Anthony Copley (1567–1609) was an English Catholic poet and conspirator. He reproached the Jesuits and their meditations on martyrdom, and loyally praised Queen Elizabeth. He is principally known to posterity for his long allegorical poem in 1596 opposing voluntary death, in parody of Book I of The Faerie Queene, entitled A Fig for Fortune; it has been considered a contribution to the same tradition as Hamlet.[1]
He was the third son of Sir Thomas Copley. He was left in England when his father went abroad, but in 1582, while a student at Furnival's Inn, he joined his father and mother at Rouen. He stayed there for two years, and was then sent to the English College, Rome for two years, on a pension of ten crowns from Pope Gregory XIII. He then went to the Low Countries, where he obtained a pension of twenty crowns from Alexander Farnese, Duke of Parma, and entered the service of Philip II of Spain, in which he remained until shortly before 1590.
In 1590 he returned to England without permission, was arrested and put in the Tower of London. He asked for pardon and gave the authorities information on the English Catholic exiles. He lived as a married man at Roffey, Horsham (then spelt variously including Roughay), and on 22 June 1592, in a letter from Richard Topcliffe to the queen, he is described as a bravo. An object of suspicion to the government, and imprisoned several times during the remainder of Elizabeth's reign, his writings were fervently loyal.
On the accession of James I of England, Copley was concerned in the Bye Plot for placing Lady Arabella Stuart on the throne. He and the other conspirators were tried and condemned to death; but Copley was pardoned (18 August 1604), having made a confession relating the history of the plot.[2] In 1606 (1607?) he was a guest in the English College in Rome. The last surviving record of his life portrays him as a pilgrim of the Franciscan Casa Nova in Jerusalem in 1609.[3]

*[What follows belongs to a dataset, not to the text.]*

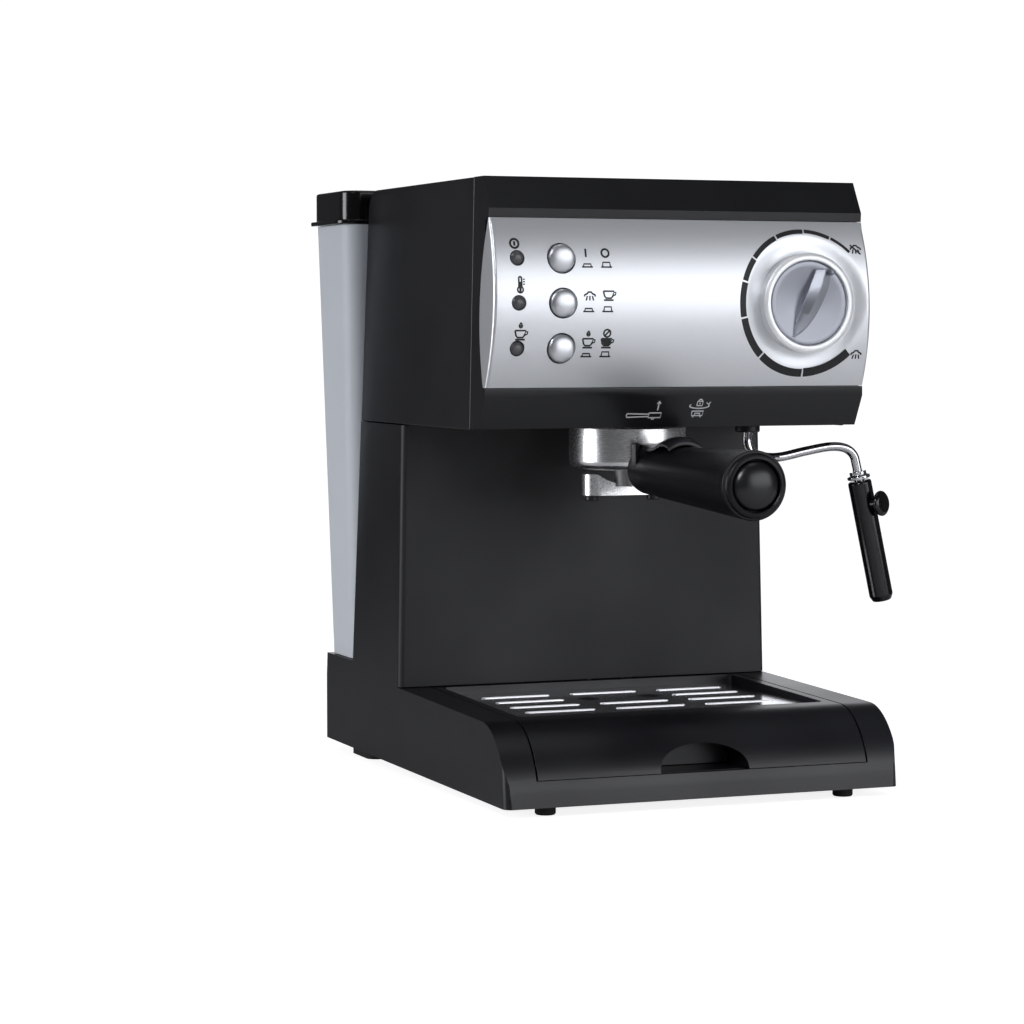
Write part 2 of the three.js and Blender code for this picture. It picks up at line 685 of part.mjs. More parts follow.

In 1595 he published ‘Wits, Fittes, and Fancies fronted and entermedled with Presidentes of Honour and Wisdom; also Loves Owle, an idle conceited dialogue between Love and an olde Man,’ London, 1595. The prose portion of this work is a collection of jests, stories, and sayings, mainly taken from a Spanish work, ‘La Floresta Spagnola,’ and was reprinted in 1614 with additions, but without ‘Love's Owle’. This work was followed in 1596 by ‘A Fig for Fortune’, reprinted by the Spenser Society in 1883. It is a poem in six-line stanzas; extracts from it were in Thomas Corser's ‘Collectanea,’ ii. 456–9.
At the end of Elizabeth's reign Copley took part in the controversy between the Jesuits and the secular priests, and wrote two pamphlets on the side of the seculars, ‘An Answere to a Letter of a Jesuited Gentleman, by his Cosin, Maister A. C., concerning the Appeale, State, Jesuits,’ 1601. This was followed by ‘Another Letter of Mr. A. C. to his Disjesuited Kinsman concerning the Appeale, State, Jesuits. Also a third Letter of his Apologeticall for himself against the calumnies contained against him in a certain Jesuiticall libell intituled A manifestation of folly and bad spirit,’ 1602; in this he announces ‘my forthcoming Manifestation of the Jesuit's Commonwealth,’ which, however, does not seem to have appeared.